Nordisk lawyer Michael Brooks has penned a hard-hitting warning that letters of indemnity (LOIs) are dangerous and current protection and indemnity club wordings could be improved.

In the club’s annual report, he highlights a London High Court ruling, made in March, to illustrate the need for shipowners to tread carefully when asked to accept LOIs.

Brooks, an English solicitor and former Sinclair, Roche & Temperley partner, warns that LOIs are “downright dangerous”.

“We don’t like them. We advise members against accepting them, but we recognise they have become a necessary evil to lubricate the wheels of commerce,” he said.“We know owners will accept them to keep customers happy — perhaps for fear of losing future business. When cargoes are hard to come by, and profit margins are thin or non-existent, what choice does an owner have,” he asks.

Brooks says LOIs requiring the delivery of cargo without production of a bill of lading are probably the worst of all.

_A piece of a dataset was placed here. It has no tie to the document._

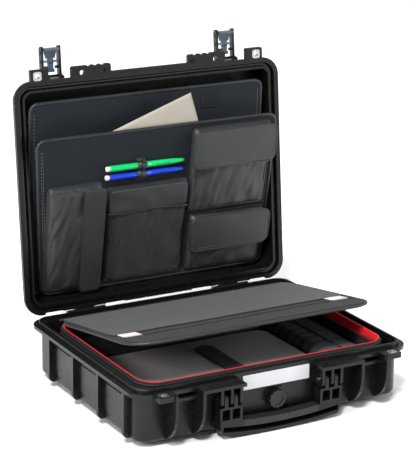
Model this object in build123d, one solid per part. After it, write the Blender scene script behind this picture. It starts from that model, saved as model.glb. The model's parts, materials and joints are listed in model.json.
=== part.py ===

He advises members that an LOI is only valuable if it can be enforced.

Accepting LOIs signed by a charterer can be “sheer madness”, unless that charterer has money.

“Don’t be fooled by the charterer’s status as part of a large trading group. Ask whether the specific chartering entity has money, since, frequently, a trading company will use a captive, but worthless, chartering arm. We would recommend insisting that the LOI is issued by the ultimate holding company."

Brooks says Nordisk has been arguing for standard P&I club wordings to be amended since the early 1990s.

The wording was amended in the wake of the Bremen Max case in 2009, but in March, Justice Andrew Baker issued a ruling in London’s High Court on an LOI dispute involving the 20,000-dwt product carrier Songa Winds (built 2009), the Navig8 Chemicals pool, Songa Chemical and Glencore Agriculture.

Brooks says Nordisk has drafted an amendment it believes is an improvement on the standard P&I club wording.